Pitbull: Ha-ha-ha-ha. This one’s for all my Jews out there celebrating Christmas. Dos, thres, Pitbull…

[music playing]

[rapping] swing your dreidel round and round
man who said is going down
eight nights line up the crow
Jews and Cuba are holy brown

Jews! You driving me crazy!

[Gloria Estefan and Rahul Castro walk in]

Gloria Estefan: Thanks for watching.

[cheers and applause]

Sump’n Claus

Jay Phroah

Pete Davidson

Sump’n Claus… Kenan Thompson

Two girls… Cecily Strong, Sasheer Zamata

Sheila… Venessa Bayer

Kyle Mooney

Marcus… Martin Freeman

Beck Bennett

[Starts with Jay sitting on a couch when Pate walks in]

Jay: Hey, what’s up man? How was the concert?

Pate: It sucked. Me and my buddies got busted for drinking in the parking lot. Santa’s not bringing me anything this year.

Jay:  Ah! Don’t worry about it man! You always get a visit from Sump’n Claus.

Pate: Who’s that?

[Cut to Sump’n Claus book. The book opens.]

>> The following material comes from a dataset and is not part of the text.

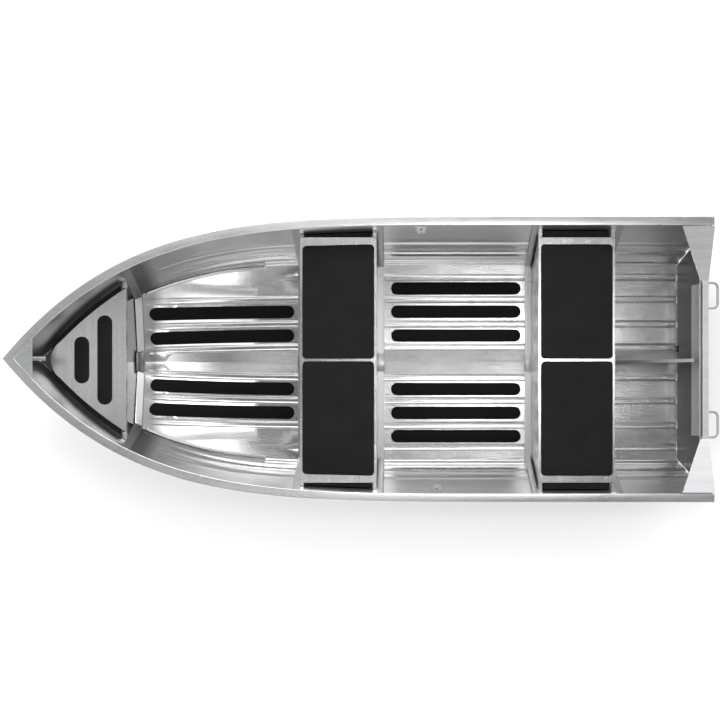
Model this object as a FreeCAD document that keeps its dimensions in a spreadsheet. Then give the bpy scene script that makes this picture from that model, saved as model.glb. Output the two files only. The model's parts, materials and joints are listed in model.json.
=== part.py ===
"""Aluminium V-nosed rowing boat, 3.6 m, as separate sheets, frames, seats, pads and fittings.

Axes: +X to the bow, +Y to port, +Z up. The origin is under the middle of the boat, on the ground.
Stations are measured forward from the top of the transom, in millimetres.
"""
import FreeCAD, Part
import math
import os
import Sketcher

Vector = FreeCAD.Vector

SIZES = {
    # hull form; a size "to_tip" runs aft from the bow's tip
    "hull_length": 3600, "half_beam": 730, "hull_depth": 540, "bow_rise": 130,
    "plan_run": 2950, "plan_power": 5, "side_flare": 196, "chine_to_tip": 120, "chine_run": 1480,
    "chine_power": 2.75, "rise_run": 1310, "chine_end_drop": 130, "rise_power": 2, "keel_power": 4,
    "transom_rake": 9.5, "skin": 2, "fit": 0.3, "chine_cut": 10, "forefoot_gap": 12,
    # pressed strakes of the bottom, placed as shares of the chine's half breadth, and ribs of the sides
    "strake_depth": 10, "strake_width": 38, "strake_slope": 7, "press_fade": 160,
    "strake_to_tip": 600, "outer_strake_to_tip": 1350, "strake_converge": 52,
    "strake_first": 0.1554, "strake_second": 0.3914, "strake_third": 0.6423, "strake_fourth": 0.867,
    "rib_depth": 6, "rib_width": 46, "rib_slope": 12, "rib_to_tip": 640,
    "rib_low": 42, "rib_middle": 158, "rib_high": 274,
    # keel, stem and gunwale
    "keel_width": 40, "keel_drop": 6, "stem_width": 24, "stem_thickness": 4,
    "gunwale_width": 45, "gunwale_outer": 32, "gunwale_inner": 16, "gunwale_wall": 2.5,
    "gunwale_joint": 1700, "breasthook_to_tip": 148, "breasthook_nose_to_tip": 60,
    "breasthook_thickness": 3, "stem_knee_to_tip": 212, "stem_knee_lap": 60,
    "stem_knee_flange": 20, "stem_knee_wall": 3,
    # transom
    "transom_skin": 3, "transom_dip": 85, "dip_shoulder": 322, "motor_board": 40, "board_end": 16,
    "board_height": 300, "cap_width": 33, "cap_side": 20, "cap_wall": 2, "board_ledge": 12,
    "knee_length": 150, "knee_inner": 40, "knee_wall": 3, "knee_edge": 15,
    "brace_flange": 18, "brace_wall": 3, "brace_top": 160, "brace_nose": 12,
    "drain_radius": 12, "drain_offset": 73, "drain_height": 26, "bung_flange": 17, "bung_head": 8.5,
    # frames
    "frame_width": 36, "frame_depth": 18, "frame_wall": 2.5, "frame_foot": 95, "strip_height": 10,
    "bow_frame_to_tip": 600,
    # seats
    "seat_drop": 120, "seat_width": 396, "seat_end_gap": 94, "seat_foot_gap": 44, "seat_wall": 2,
    "front_seat_station": 1726, "aft_seat_station": 490, "seat_pad_edge": 12, "seat_pad_gap": 13,
    "seat_pad_end": 36, "seat_pad_thickness": 6, "seat_pad_corner": 22, "front_pad_slant": 9,
    "bracket_length": 18, "bracket_height": 24,
    "bow_seat_drop": 110, "bow_seat_gap": 4, "bow_seat_corner_gap": 45.8, "bow_seat_nose_to_tip": 236,
    "bow_seat_nose_gap": 51.9, "bow_seat_end_to_tip": 188, "bow_seat_waist_gap": 51.9,
    "bow_seat_flange": 40, "bow_bracket_length": 22, "bow_pad_width": 76, "bow_pad_long_half": 231,
    "bow_pad_short_half": 121, "bow_pad_long_to_tip": 468, "bow_pad_short_to_tip": 349,
    # floor pads, each gap measured from the seat or the bow frame beside it
    "pad_width": 69, "pad_thickness": 5, "mid_pad_aft_gap": 59, "mid_pad_fore_gap": 74,
    "fore_pad_aft_gap": 58, "fore_pad_fore_gap": 32,
    # chine rails, rowlock sockets and lifting handles
    "rail_aft_to_tip": 1264, "rail_gap": 22, "rail_width": 14, "rail_height": 10,
    "rowlock_port_station": 1417, "rowlock_starboard_station": 1496, "rowlock_width": 67,
    "rowlock_reach": 22, "rowlock_nose": 19, "rowlock_height": 30, "rowlock_ring": 14,
    "rowlock_ring_height": 5, "rowlock_bore": 6.75,
    "handle_inset": 73, "handle_span": 132, "handle_reach": 74, "handle_bar": 6.5,
    "handle_bend": 26, "handle_drop": 125,
}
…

[Cut to Sump’n Claus walking with two women behind him]

[music playing]

Sump’n Claus: [rapping] Yeah! Everybody get Sump’n
everybody getting Sump’n

Two women: Everybody’s been naughty
everybody’s got flaws
if you’ve been cross off Santa’s list
here come’s Sump’n Claus

Sump’n Claus: [rapping] Was a girl name Sheila

[Cut to Sheila decorating her Christmas tree.]

had a meet with a man

[Cut to Kyle]

They were supposed to go to dinner

[Cut to Sheila and Kyle arguing]

but he had other plans
he said she was dominating
tried to take her diamond earrings
said that she was profiteering
soon he would be mis-appearing
she got mad, was on fire
took a knife inside his tyres
boom and boom, guns in fire
Santa said you no longer qualify-ya
But you know what I said?

[Cut to Sheila being sad, but Sump’n Claus slides in and gives her money.]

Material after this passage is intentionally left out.